Let me summarize the market today as I have reviewed it. The dominant theme is the scarcity of material, which has led to ever-sharpening competition, especially for the best pieces. The institutional buyers who led the market from 1945 to 1975 have been largely displaced over the last quarter century by the resurgence of private collectors, who now command the vast majority of the market. This shift, and the changing tastes of the collectors at the top end, have advanced the prices of the best known "high spot" books far more rapidly than the rest of the market, as private buyers tend to focus on a narrower spectrum of material. Changing fashions in collecting have been influenced by the style and nature of the auction houses, who have become important retail outlets over the last twenty years. Their activity, particularly the two major houses, has threatened the traditional role of dealers as vendors and advisors to the collectors who are now the heart of the market. Dealers, in their turn, have generally chosen to concentrate their talents in specialties, where they still possess more knowledge than the rest of the market, and have embraced technology and the Internet to make themselves more efficient and broaden their customer base. All parties are embarking, with gusto or trepidation, on the wide new world of the Internet, whose potential to alter and evolve the rare book market is vast. The traditional market place in rare books is a rapidly changing world.

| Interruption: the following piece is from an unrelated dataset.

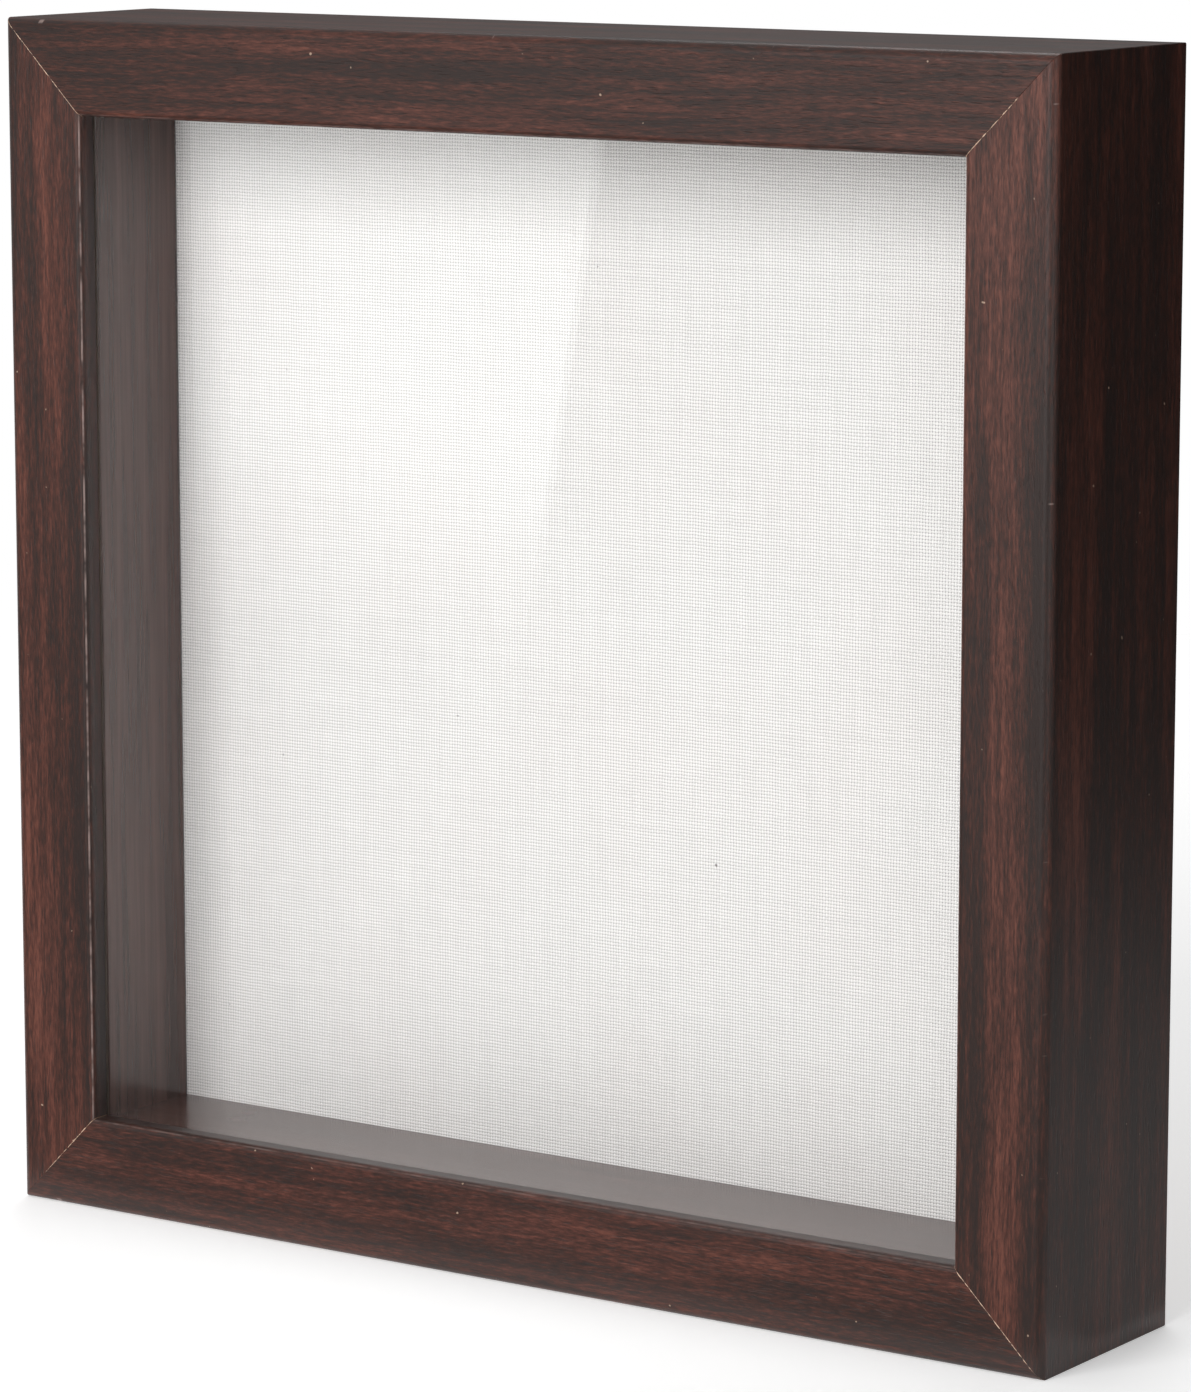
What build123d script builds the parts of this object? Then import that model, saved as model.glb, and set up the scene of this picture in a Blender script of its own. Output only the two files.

Amid this swift-paced scene, however, I still find that the elements which drew me to rare books in the first place remain with us. There are vast areas to explore, fields still comparatively undervalued, and great pleasure to be had in assembling a group of related books and learning from their text and format. The rare book market continues to thrive, despite less material, higher prices, and a more competitive world for all concerned. All of us who love the world of books must hope it can continue to do so.